:: What is needed ::
Keep every line where the word "side" appears; drop the rest.

_____

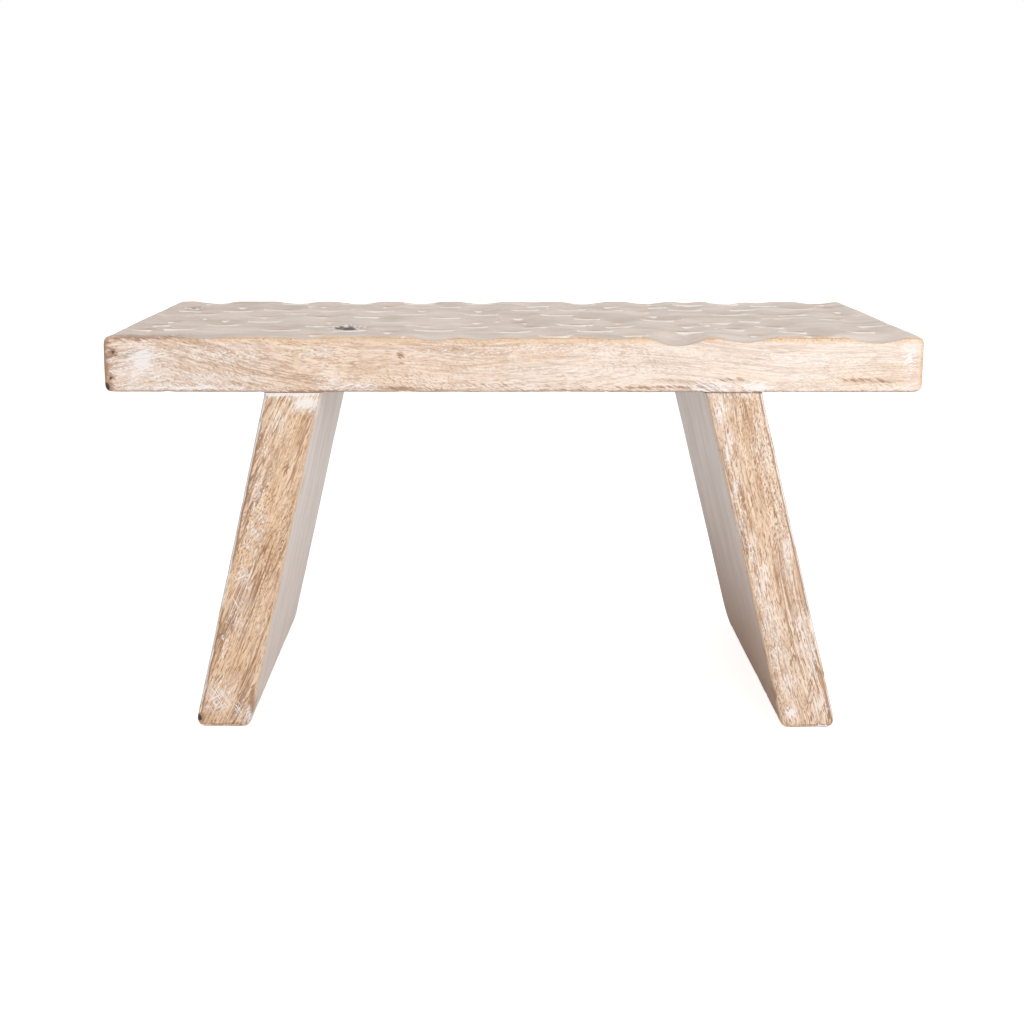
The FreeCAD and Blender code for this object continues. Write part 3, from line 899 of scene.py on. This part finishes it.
def wood_layers(graph, finish, board, mask, x, grain, wear_and_shade):
    """The bleached wood, its grain, the waxed top, painted sheen on the legs' inner faces and
    painted shade low on them, and painted shade in the bowls.
    """
    ends = (SEAT_LOW.x, SEAT_HIGH.x)
    tone = graph.between(x, *ends, *board["tone"])
    shown = graph.between(x, *ends, *(amount * finish.grain_amount for amount in board["contrast"]))
    darkness = graph.scaled(grain["Rings"], 0.07, -0.3)
    darkness = graph.scaled(grain["Streaks"], 0.07, darkness)
    darkness = graph.scaled(grain["Fibres"], 0.6, darkness)
    darkness = graph.scaled(darkness, shown, tone, clamp=True)
    warmth = graph.scaled(grain["Patches"], 0.45, board["golden"] - 0.22, clamp=True)
    veined = graph.scaled(mask["inner_faces"], 0.6, mask["handled"])
    # Painted shade in the bowls behind their lips
    worn_and_shaded = graph.times(mask["bowl"], graph.between(wear_and_shade["Streaks"], 0.1, 0.9, 0.25, 0.7))
    bowl_shade = graph.times(
        graph.between(mask["bowl"], 0.6, 1.0), graph.between(wear_and_shade["Bands"], 0.3, 0.7, 0.0, 0.45))
    return (
        (warmth, finish.golden_wood),
        (darkness, finish.tan_wood),
        (graph.times(grain["Lines"], graph.times(shown, board["lines"])), finish.brown_grain),
        (graph.times(grain["Pores"], graph.times(shown, board["pores"])), finish.brown_grain),
        (graph.times(mask["handled"], 0.7), finish.handled_wood),
        # Painted sheen on the legs' inner faces
        (graph.times(mask["inner_faces"], 0.85), finish.inner_sheen_wood),
        (graph.times(wear_and_shade["Bands"], veined, 0.5), finish.weathered_grain),
        # Painted shade low on the legs' inner faces
        (mask["painted_shade"], finish.painted_shade_brown),
        (worn_and_shaded, finish.tan_wood),
        (bowl_shade, finish.brown_grain),
    )


def finish_layers(graph, finish, mask, wear_and_shade, wash):
    """Worn arrises, wash kept off the painted shade, chalk, a painted highlight on the lips of the
    bowls, and dark lines and stains with painted shade at the arris.
    """
    # The wash is kept off the painted shade low on the inner faces.
    unshaded = graph.between(mask["painted_shade"], 0.2, 1.0, 1.0, 0.1)
    # Painted highlight on the front lips of the bowls
    lip_highlight = graph.swayed(mask["lip"], wear_and_shade["Streaks"], -0.12)
    lip_highlight = graph.times(
        graph.between(lip_highlight, 0.35, 0.65), graph.between(wear_and_shade["Bands"], 0.1, 0.5, 0.35, 1.0))
    return (
        (wear_and_shade["Bare"], finish.arris_tan),
        (graph.times(wash["Wash"], unshaded), finish.white_wash),
        (wear_and_shade["Chalk"], finish.white_wash),
        (lip_highlight, finish.lip_highlight_colour),
        # Dark lines, chips and stains, and painted shade on the arris itself
        (graph.times(wear_and_shade["Dark"], 0.8), finish.brown_grain),
    )


def knot_layers(graph, finish, mask, position):
    """Brown round a knot, a chalky ring and its black heart, which black stains have too."""
    near = mask["knot"]
    knot = graph.swayed(near, graph.noise(position, KNOT_FINENESS, 3.0, 0.6)[0], 2.0)
    ring = graph.times(
        graph.between(knot, 0.25, 0.45), graph.between(knot, 0.55, 0.7, 0.8, 0.0),
        graph.between(near, 0.1, 0.3))
    heart = graph.times(graph.between(knot, 0.7, 0.9), graph.between(near, 0.2, 0.4))
    return (
        (graph.times(graph.between(near, 0.05, 0.5), 0.6), finish.brown_grain),
        (ring, finish.white_wash),
        (graph.largest(heart, graph.between(mask["stain"], 1.6, 2.1)), finish.black_heart),
    )


def washed_wood(name, finish, board, turn, edge_turn):
    """Bleached and whitewashed wood of one board; turn brings its grain to lie along X."""
    groups = shared_groups()
    material, graph, surface = new_material(name)
    position = graph.add("ShaderNodeTexCoord").outputs["Object"]
    apart = graph.add("ShaderNodeSeparateXYZ")
    graph.feed(apart.inputs[0], position)
    x = apart.outputs["X"]
    lift = graph.add("ShaderNodeCombineXYZ")
    graph.feed(lift.inputs["Z"], graph.between(x, SEAT_LOW.x, SEAT_LOW.x / 3, board["rise"], 0.0))
    grained = graph.vector("SUBTRACT", position, lift.outputs[0])

    mask = {label: graph.mask(label) for label in MASKS}
    grain = place_group(
        graph, groups["grain"], Position=grained, Turn=turn, Place_In_Log=board["place"],
        Wander=0.05, Ring_Gap=0.015, Fleck_Turn=board["flecks"])
    wear_and_shade = place_group(
        graph, groups["wear_and_shade"], Position=position, Turn=edge_turn, Inset=mask["inset"],
        Bare=mask["bare"], Bare_Width=board["bare"], Lines=board["edged"], Stain=mask["stain"])
    amount = graph.math("ADD", mask["wash"], THIN_WASH * finish.wash_amount)
    wash = place_group(
        graph, groups["wash"], Position=grained, Turn=turn + board["brushed"], Amount=amount,
        Pores=grain["Pores"], Scratched=mask["scratched"])

    layers = (
        *wood_layers(graph, finish, board, mask, x, grain, wear_and_shade),
        *finish_layers(graph, finish, mask, wear_and_shade, wash),
        *knot_layers(graph, finish, mask, position))
    graph.feed(surface.inputs["Base Color"], graph.paint(finish.pale_wood, layers))
    rough = graph.scaled(wash["Wash"], WASH_ROUGHNESS, WOOD_ROUGHNESS)
    graph.feed(surface.inputs["Roughness"], rough)
    surface.inputs["Specular IOR Level"].default_value = WOOD_GLOSS
    height = graph.scaled(wash["Relief"], 0.5, grain["Relief"])
    strength = graph.scaled(mask["handled"], -0.25, 0.4)
    graph.raise_surface(surface, height, strength, distance=0.0005)
    return material


def dowel_wood(finish):
    """Bare turned hardwood of the hidden dowels."""
    material, graph, surface = new_material("dowel_wood")
    position = graph.add("ShaderNodeTexCoord").outputs["Object"]
    grain = place_group(
        graph, shared_groups()["grain"], Position=position, Turn=math.pi / 2,
        Place_In_Log=DOWEL_PLACE_IN_LOG, Wander=0.01, Ring_Gap=0.004)
    layers = ((graph.times(grain["Fibres"], 0.5), finish.brown_grain),
              (graph.times(grain["Pores"], 0.4), finish.brown_grain))
    graph.feed(surface.inputs["Base Color"], graph.paint(finish.dowel_wood, layers))
    graph.feed(surface.inputs["Roughness"], graph.scaled(grain["Fibres"], 0.15, 0.5))
    graph.raise_surface(surface, grain["Relief"], strength=0.3, distance=0.0004)
    return material


# Operators, one for each kind of piece and one for the stage

class STOOL_OT_seat(bpy.types.Operator):
    """Build the carved slab seat in place of the solid one"""

    bl_idname = "stool.seat"
    bl_label = "Carved Seat"

    def execute(self, context):
        scene = context.scene
        seat = build_seat(scene.stool_shape)
        seat.data.materials.append(washed_wood(
            "seat_whitewashed_wood", scene.stool_finish, BOARDS["seat"], turn=0.0, edge_turn=0.0))
        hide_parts("seat")
        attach(seat, BODY)
        return {"FINISHED"}


class STOOL_OT_legs(bpy.types.Operator):
    """Build the two splayed plank legs in place of the solid ones"""

    bl_idname = "stool.legs"
    bl_label = "Plank Legs"

    def execute(self, context):
        scene = context.scene
        for side in SIDES:
            leg, lean = build_leg(side, scene.stool_shape)
            leg.data.materials.append(washed_wood(
                f"{side}_leg_whitewashed_wood", scene.stool_finish, BOARDS[side],
                turn=math.pi / 2 - LEG_GRAIN_LEAN[side], edge_turn=math.pi / 2 - lean))
            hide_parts(f"{side}_leg")
            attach(leg, BODY)
        return {"FINISHED"}


class STOOL_OT_dowels(bpy.types.Operator):
    """Give the hidden dowels their bare turned wood"""

    bl_idname = "stool.dowels"
    bl_label = "Dowels"

    def execute(self, context):
        wood = dowel_wood(context.scene.stool_finish)
        for name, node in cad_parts.items():
            if "_dowel_" in name:
                for slot in node.material_slots:
                    slot.material = wood
        return {"FINISHED"}


class STOOL_OT_stage(bpy.types.Operator):
    """Lay the pale floor and set the soft light and the camera"""

    bl_idname = "stool.stage"
    bl_label = "Stage"

    def execute(self, context):
        stage = context.scene.stool_stage
        lay_floor(stage)
        light_room(stage)
        hang_lamp("key_lamp", KEY_PLACE, stage.key_power)
        hang_lamp("fill_lamp", FILL_PLACE, stage.fill_power)
        stand_camera()
        context.scene.view_settings.view_transform = "Standard"
        return {"FINISHED"}


def lay_floor(stage):
    """Plain pale floor, white to the camera where no shadow falls."""
    mesh = bpy.data.meshes.new("floor")
    reach = FLOOR_REACH
    corners = [(-reach, -reach, 0), (reach, -reach, 0), (reach, reach, 0), (-reach, reach, 0)]
    mesh.from_pydata(corners, [], [(0, 1, 2, 3)])
    floor = in_scene("floor", mesh)
    material, graph, surface = new_material("pale_floor")
    graph.feed(surface.inputs["Base Color"], opaque(stage.floor_colour))
    surface.inputs["Roughness"].default_value = 0.9
    surface.inputs["Specular IOR Level"].default_value = 0.0
    surface.inputs["Emission Color"].default_value = opaque(WHITE)
    seen = graph.add("ShaderNodeLightPath").outputs
    direct = graph.largest(seen["Is Camera Ray"], seen["Is Transmission Ray"])
    mirrored = graph.times(seen["Is Glossy Ray"], FLOOR_GLOW_IN_GLOSS)
    graph.feed(surface.inputs["Emission Strength"], graph.scaled(direct, FLOOR_GLOW, mirrored))
    mesh.materials.append(material)


def light_room(stage):
    """White surroundings: full white when looked at or mirrored, softer as a lamp."""
    world = bpy.data.worlds.new("white_room")
    bpy.context.scene.world = world
    world.use_nodes = True
    world.node_tree.nodes.clear()
    graph = Graph(world.node_tree)
    seen = graph.add("ShaderNodeLightPath").outputs
    rays = ("Is Camera Ray", "Is Glossy Ray", "Is Transmission Ray")
    direct = graph.largest(*(seen[ray] for ray in rays))
    background = graph.add("ShaderNodeBackground")
    background.inputs["Color"].default_value = opaque(WHITE)
    strength = graph.scaled(direct, 1.0 - stage.room_light, stage.room_light)
    graph.feed(background.inputs["Strength"], strength)
    output = graph.add("ShaderNodeOutputWorld")
    graph.feed(output.inputs["Surface"], background.outputs[0])


def hang_lamp(name, place, watts):
    """Soft square lamp turned towards the middle of the stool."""
    lamp = bpy.data.lights.new(name, "AREA")
    lamp.size = LAMP_SIZE
    lamp.energy = watts
    middle = Vector((0, 0, 0.55 * SEAT_HIGH.z))
    place = Vector(place)
    turned = (middle - place).to_track_quat("-Z", "Y").to_matrix().to_4x4()
    in_scene(name, lamp).matrix_world = Matrix.Translation(place) @ turned


def stand_camera():
    """Camera at the photograph's angle."""
    camera = bpy.data.cameras.new("camera")
    camera.lens = CAMERA_LENS
    camera.shift_x, camera.shift_y = CAMERA_SHIFT
    holder = in_scene("camera", camera)
    holder.location = CAMERA_PLACE
    holder.rotation_euler = CAMERA_TURN
    bpy.context.scene.camera = holder


class STOOL_PT_panel(bpy.types.Panel):
    """The stool's settings and pieces"""

    bl_idname = "STOOL_PT_panel"
    bl_label = "Carved Plank Stool"
    bl_space_type = "VIEW_3D"
    bl_region_type = "UI"
    bl_category = "Stool"

    def draw(self, context):
        for group in SETTINGS:
            settings = getattr(context.scene, group)
            box = self.layout.box()
            for name in settings.__annotations__:
                box.prop(settings, name)
        for operator in OPERATORS:
            self.layout.operator(operator.bl_idname)


OPERATORS = (STOOL_OT_seat, STOOL_OT_legs, STOOL_OT_dowels, STOOL_OT_stage)
SETTINGS = {
    "stool_shape": StoolShapeSettings,
    "stool_finish": StoolFinishSettings,
    "stool_stage": StoolStageSettings,
}


def register():
    """Add the settings, the operators and the panel."""
    for group in SETTINGS.values():
        bpy.utils.register_class(group)
    for name, group in SETTINGS.items():
        setattr(bpy.types.Scene, name, PointerProperty(type=group))
    for operator in OPERATORS:
        bpy.utils.register_class(operator)
    bpy.utils.register_class(STOOL_PT_panel)


def unregister():
    """Take them away again, last first."""
    bpy.utils.unregister_class(STOOL_PT_panel)
    for operator in reversed(OPERATORS):
        bpy.utils.unregister_class(operator)
    for name in SETTINGS:
        delattr(bpy.types.Scene, name)
    for group in reversed(tuple(SETTINGS.values())):
        bpy.utils.unregister_class(group)


def main():
    """Build the whole stool and its stage."""
    register()
    bpy.ops.stool.seat()
    bpy.ops.stool.legs()
    bpy.ops.stool.dowels()
    bpy.ops.stool.stage()


if __name__ == "__main__":
    main()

_____

:: Solution for this task ::
        for side in SIDES:
            leg, lean = build_leg(side, scene.stool_shape)
                f"{side}_leg_whitewashed_wood", scene.stool_finish, BOARDS[side],
                turn=math.pi / 2 - LEG_GRAIN_LEAN[side], edge_turn=math.pi / 2 - lean))
            hide_parts(f"{side}_leg")